I do not say that all this has done no good. But I do say, that, having been constantly for more than thirty-five years, in the heart of the great North-West, I have never had but one view of it. It has always seemed to me very bad economy. As I have looked at these things, I have never doubted that the children of this world are in very deed, in their generation, wiser than the children of light. To found institutions as the vital organs of Christian society is our first business, and let us never be cheated into forgetting it. And there is no substitute for them, any more than for eyes and ears and lungs in the body. Let us build such institutions if we do nothing else. And let us put our books and our tracts and our Sunday-school libraries into the hands of our missionaries, as their munitions of moral warfare.

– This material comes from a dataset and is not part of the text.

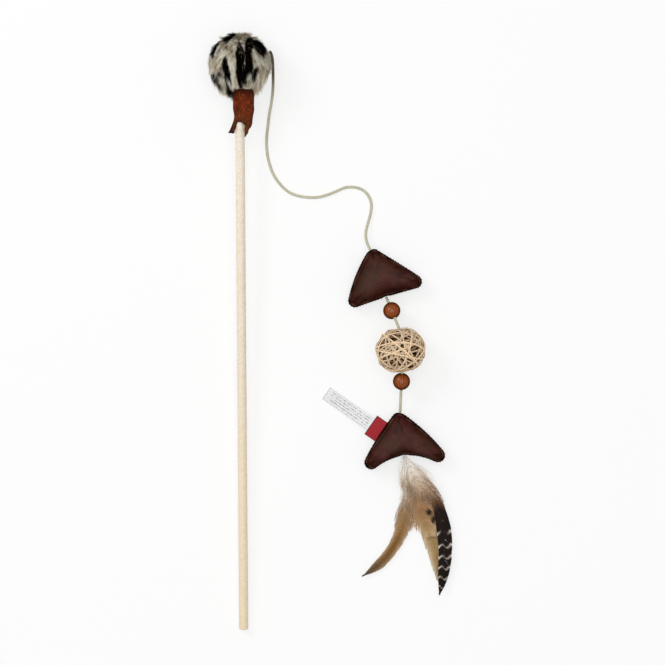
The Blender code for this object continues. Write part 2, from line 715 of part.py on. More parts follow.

And I must ask any man, well informed and of sound judgment, what, beyond the permanent institutions we have founded, we have to show for the evangelical labors of the last thirty-five years in the North-West. I would ask him too, if we had, in the respects now indicated, used our money more wisely, these results might not have been far more abundant than they are; whether, if we had used the funds we have spent in forcing the circulation of printed books, in founding and building up our churches and our colleges, our churches might not have been far stronger and more numerous; and whether our colleges might not have been far nearer than they are to the attainment of the great destiny intended by their founders. For my part I have no doubt of it.

Let us learn by experience; let us put these more superficial and temporary agencies in their proper place, and address ourselves to our great organic work, and determine to do that, whatever else we neglect, and to trust in God that the seed we thus sow shall yield a glorious harvest for millions yet unborn. If we could learn this lesson, one of the greatest obstacles with which we contend would be overcome.

4. The only remaining obstacle of which I shall speak is the want of sufficient tenacity in adhering to our principles.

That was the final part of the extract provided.